What I find interesting is the way in which they voiced their cries for help to Him. Do You not care? And that is really the bottom-line question of all of us when it comes right down to it. Our deepest gut-level question that demands to be answered in nearly every situation is our intense desire to have assurance that the One who made us actually cares enough about us to intervene when we are in need or are hurting. If all of life could be condensed down to one question, this would be the essence of it.

It is not enough to retort with religious platitudes in response to this question. Those are nothing more than insults in the face of real-life problems and painfully difficult situations. Sin is torturing us to death and insists that God does not care about us. The beliefs of the world permeated with Satan's lies always assume that God cannot be trusted to be consistent, that He is fickle at best, that unless we depend on ourselves or each other there is no hope. We live in a world where the answer to this question about God is always in doubt. And yet our hearts still long to feel that the supreme being in charge of everything might actually be caring and willing to intervene in our behalf.

Yet so often apparent evidence seems to lead us in the opposite direction. For the disciples, finding Jesus ignoring their plight by sleeping blissfully while they are working so hard to save themselves seems very uncaring. For Martha, seeing Jesus allowing her adult sister to shirk her responsibilities in the kitchen leaving even more work for Martha seemed to be evidence that Jesus didn't really care for her as much as for her sister. Even the Psalmist presents this issue in the form of a question: what does God really think about humans? Does He really care?

In the case of Martha and Mary in this story this issue is implicit in the identical questions they both voiced when they first met Him. “Jesus, if you really cared about us You would have come when we first called for You. Why did You delay so long that our brother died? Do you really care about us?”

Do You care about us? Do You care enough to intervene to help us when we need You?
God! Don't You care that we are hurting, that we are being abused, are being exploited and victimized while You seem to just look on in apathy? Why don't you rescue us when we cry out to you the first time?
Do You really care like You claim to care? Where are You God when so many bad things are happening in our lives and nothing seems to slow them down or stop them?

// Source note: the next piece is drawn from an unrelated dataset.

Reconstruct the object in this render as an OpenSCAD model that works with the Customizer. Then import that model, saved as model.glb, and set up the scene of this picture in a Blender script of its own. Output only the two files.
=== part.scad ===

Job experienced these feelings very intensely and had a lot of things to say about it.
David cried out to God in the Psalms wondering where God was when things weren't going well.
People all throughout history have been crying out and questioning whether God really cares as much as He claims to care. And the question still remains agitating in our own hearts. Does God really care about us enough to make a significant difference in our lives personally?

What is Jesus' response?

Did I not say to you that if you believe, you will see the glory of God?

So the primary focus of belief must be about this issue of whether God really cares about us or not. And if I think about it, what does anything else much matter if this issue is not addressed. If God doesn't care enough then what difference does everything else make? If God doesn't care enough then we need to turn elsewhere for comfort, for rescue, for help. And that is exactly what the devil wants me to believe.

Jesus says that I need to face head-on this disturbing question in my own heart if I want to truly see God's glory. If I am willing to make choices to believe in spite of my circumstances then a door is opened through which God's glory can flow into my life and everything can be transformed. But the pivotal issue underlying everything is what I decide to believe about the heart of God towards me. The most important question for me and for each of us is how we will judge God's claim that He cares about us.

Does Jesus really care? Really? All the time?